╭──

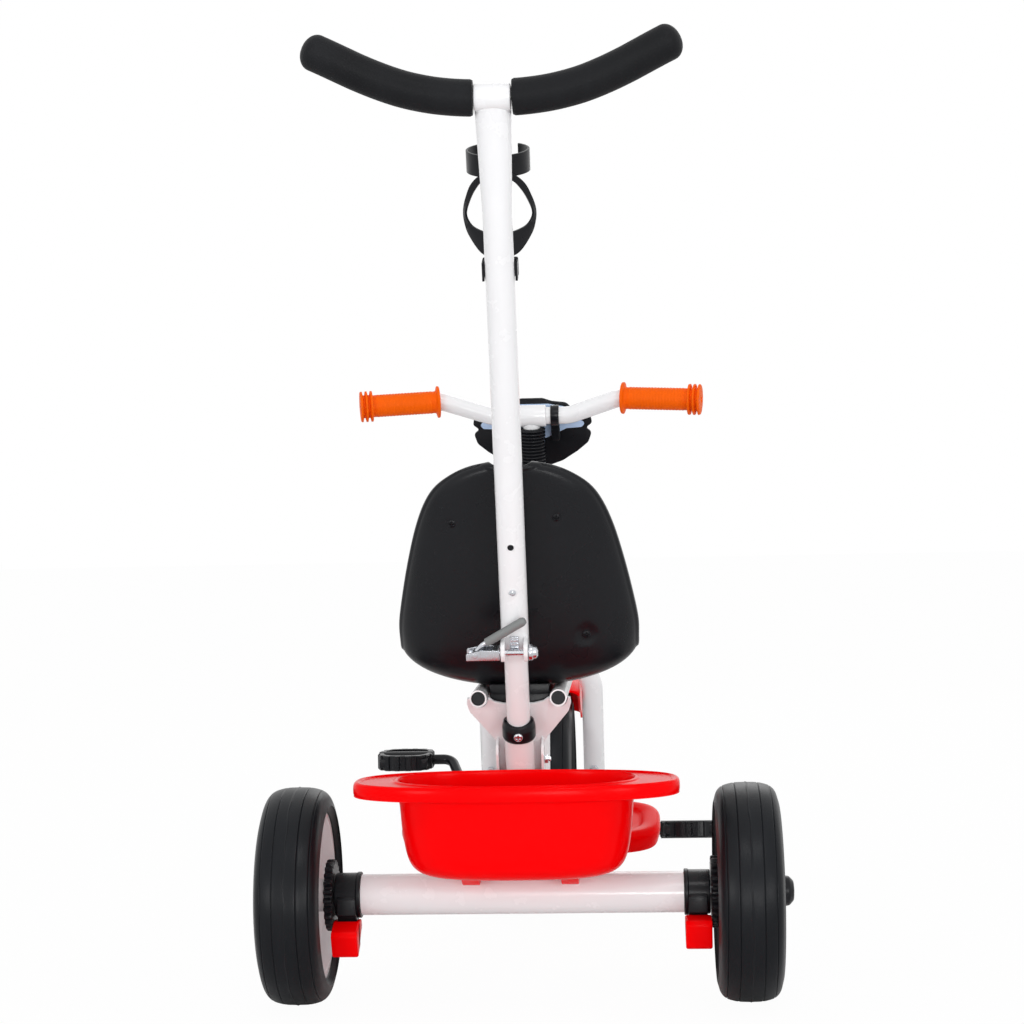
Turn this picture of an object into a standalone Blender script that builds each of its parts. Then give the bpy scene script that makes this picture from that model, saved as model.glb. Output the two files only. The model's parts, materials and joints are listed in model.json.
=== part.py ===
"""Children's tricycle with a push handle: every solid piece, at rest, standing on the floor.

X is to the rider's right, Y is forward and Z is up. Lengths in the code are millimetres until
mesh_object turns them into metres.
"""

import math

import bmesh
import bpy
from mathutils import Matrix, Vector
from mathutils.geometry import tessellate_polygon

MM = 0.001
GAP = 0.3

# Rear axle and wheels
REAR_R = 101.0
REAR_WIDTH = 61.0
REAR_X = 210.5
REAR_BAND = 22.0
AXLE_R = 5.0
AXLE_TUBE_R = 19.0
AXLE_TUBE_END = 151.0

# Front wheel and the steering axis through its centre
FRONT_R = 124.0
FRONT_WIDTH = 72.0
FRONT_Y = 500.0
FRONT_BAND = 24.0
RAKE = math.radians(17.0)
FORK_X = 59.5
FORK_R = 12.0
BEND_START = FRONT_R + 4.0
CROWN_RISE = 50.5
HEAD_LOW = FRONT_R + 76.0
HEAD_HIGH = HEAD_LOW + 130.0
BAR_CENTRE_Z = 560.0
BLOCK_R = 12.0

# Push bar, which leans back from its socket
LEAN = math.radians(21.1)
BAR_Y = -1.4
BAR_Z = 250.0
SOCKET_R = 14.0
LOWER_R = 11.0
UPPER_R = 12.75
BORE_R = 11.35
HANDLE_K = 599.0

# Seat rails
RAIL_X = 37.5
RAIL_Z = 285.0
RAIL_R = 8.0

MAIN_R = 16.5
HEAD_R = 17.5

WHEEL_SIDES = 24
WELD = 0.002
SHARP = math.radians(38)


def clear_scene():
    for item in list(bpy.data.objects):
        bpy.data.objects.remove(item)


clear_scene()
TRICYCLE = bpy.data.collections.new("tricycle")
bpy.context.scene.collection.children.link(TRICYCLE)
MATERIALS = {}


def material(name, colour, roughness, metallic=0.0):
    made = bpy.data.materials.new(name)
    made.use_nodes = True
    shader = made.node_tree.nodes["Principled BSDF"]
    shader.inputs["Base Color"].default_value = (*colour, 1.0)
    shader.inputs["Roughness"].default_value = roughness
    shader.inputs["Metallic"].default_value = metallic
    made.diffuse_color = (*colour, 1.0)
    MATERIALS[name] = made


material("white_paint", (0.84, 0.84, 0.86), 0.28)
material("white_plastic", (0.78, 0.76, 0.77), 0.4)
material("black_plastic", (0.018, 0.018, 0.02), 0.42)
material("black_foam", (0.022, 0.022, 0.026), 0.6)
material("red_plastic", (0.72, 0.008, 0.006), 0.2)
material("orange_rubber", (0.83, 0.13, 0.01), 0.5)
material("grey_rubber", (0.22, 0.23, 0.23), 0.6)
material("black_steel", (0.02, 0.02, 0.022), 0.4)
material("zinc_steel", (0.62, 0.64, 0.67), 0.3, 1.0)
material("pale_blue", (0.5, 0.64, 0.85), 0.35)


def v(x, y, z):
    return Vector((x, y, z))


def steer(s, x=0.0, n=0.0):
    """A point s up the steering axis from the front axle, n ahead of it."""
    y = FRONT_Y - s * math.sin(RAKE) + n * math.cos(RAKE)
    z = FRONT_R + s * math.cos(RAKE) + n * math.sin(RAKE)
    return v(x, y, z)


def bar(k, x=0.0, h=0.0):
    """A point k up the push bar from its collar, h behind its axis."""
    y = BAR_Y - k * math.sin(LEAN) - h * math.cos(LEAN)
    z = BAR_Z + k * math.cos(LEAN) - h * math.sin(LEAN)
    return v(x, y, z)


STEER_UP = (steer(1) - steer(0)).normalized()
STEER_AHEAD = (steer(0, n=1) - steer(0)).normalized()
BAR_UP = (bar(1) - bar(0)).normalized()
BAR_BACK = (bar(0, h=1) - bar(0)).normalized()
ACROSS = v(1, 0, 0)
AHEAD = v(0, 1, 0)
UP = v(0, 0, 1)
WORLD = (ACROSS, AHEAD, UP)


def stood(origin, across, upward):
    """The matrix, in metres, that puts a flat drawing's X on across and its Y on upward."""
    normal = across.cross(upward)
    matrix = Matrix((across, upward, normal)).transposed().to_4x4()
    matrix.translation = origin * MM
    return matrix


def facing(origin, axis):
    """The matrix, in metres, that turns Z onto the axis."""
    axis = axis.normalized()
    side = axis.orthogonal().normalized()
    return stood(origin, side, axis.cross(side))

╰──

#### REQUIRED TASK
The lines to collect are those holding the string "that"; copy them all.

#### ANSWER BELOW
Turn this picture of an object into a standalone Blender script that builds each of its parts. Then give the bpy scene script that makes this picture from that model, saved as model.glb. Output the two files only. The model's parts, materials and joints are listed in model.json.
    """The matrix, in metres, that puts a flat drawing's X on across and its Y on upward."""
    """The matrix, in metres, that turns Z onto the axis."""